= Problem to work on =
Quote the full listing word for word.

>> Start Material

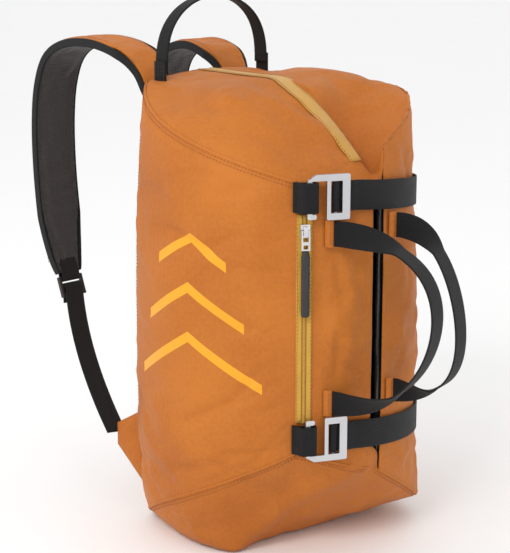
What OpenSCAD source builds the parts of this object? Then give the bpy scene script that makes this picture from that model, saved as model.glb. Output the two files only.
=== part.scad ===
// Rope storage bag: a drum-shaped fabric bag with a flat back, a mouth down the
// front, two cross straps with metal hooks, carry handles and shoulder straps.
// X runs across the bag, -Y is the mouth side, +Y the wearer's side, +Z up.

/* [Bag] */
// Radius of the round part of the bag
bag_r = 150; // [125:1:180]
// Distance from the bag's axis to its flat back
back_y = 110; // [92:1:125]
// Height of the bag at its back edge
bag_h = 480; // [400:1:580]
// Thickness of a fabric wall with its lining
wall = 3; // [2.5:0.5:3.5]
// Share of the radius lost at the top and bottom rim
rim_pinch = 0.08; // [0:0.01:0.12]
// Rise of the top above its rim at the back
crown = 6; // [2:1:15]
// Rise of the back's top edge at its middle
back_arch = 8; // [0:1:15]
// Radius of the flat patch that the bag stands on, at its sides
base_r = 116; // [90:1:125]
// Distance from the bag's axis to the flat patch's front edge
base_front = 42; // [30:1:70]

/* [Seams] */
// How far the left top seam drops from the back corner to the zip
top_drop = 80; // [60:1:100]
// How far the left bottom seam rises from the back corner to the zip
bottom_rise = 119; // [70:1:125]
// Drop of the right mouth panel's top where it meets the mouth
lip_drop = 50; // [30:1:60]
// Height of the mouth's lower end
mouth_low = 92; // [60:1:100]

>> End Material

= Written response =
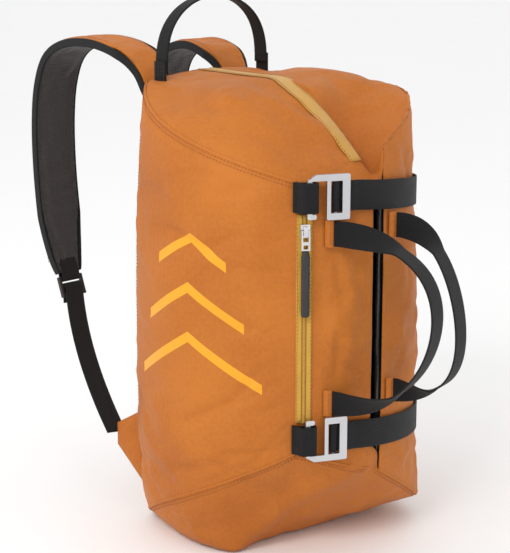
What OpenSCAD source builds the parts of this object? Then give the bpy scene script that makes this picture from that model, saved as model.glb. Output the two files only.
=== part.scad ===
// Rope storage bag: a drum-shaped fabric bag with a flat back, a mouth down the
// front, two cross straps with metal hooks, carry handles and shoulder straps.
// X runs across the bag, -Y is the mouth side, +Y the wearer's side, +Z up.

/* [Bag] */
// Radius of the round part of the bag
bag_r = 150; // [125:1:180]
// Distance from the bag's axis to its flat back
back_y = 110; // [92:1:125]
// Height of the bag at its back edge
bag_h = 480; // [400:1:580]
// Thickness of a fabric wall with its lining
wall = 3; // [2.5:0.5:3.5]
// Share of the radius lost at the top and bottom rim
rim_pinch = 0.08; // [0:0.01:0.12]
// Rise of the top above its rim at the back
crown = 6; // [2:1:15]
// Rise of the back's top edge at its middle
back_arch = 8; // [0:1:15]
// Radius of the flat patch that the bag stands on, at its sides
base_r = 116; // [90:1:125]
// Distance from the bag's axis to the flat patch's front edge
base_front = 42; // [30:1:70]

/* [Seams] */
// How far the left top seam drops from the back corner to the zip
top_drop = 80; // [60:1:100]
// How far the left bottom seam rises from the back corner to the zip
bottom_rise = 119; // [70:1:125]
// Drop of the right mouth panel's top where it meets the mouth
lip_drop = 50; // [30:1:60]
// Height of the mouth's lower end
mouth_low = 92; // [60:1:100]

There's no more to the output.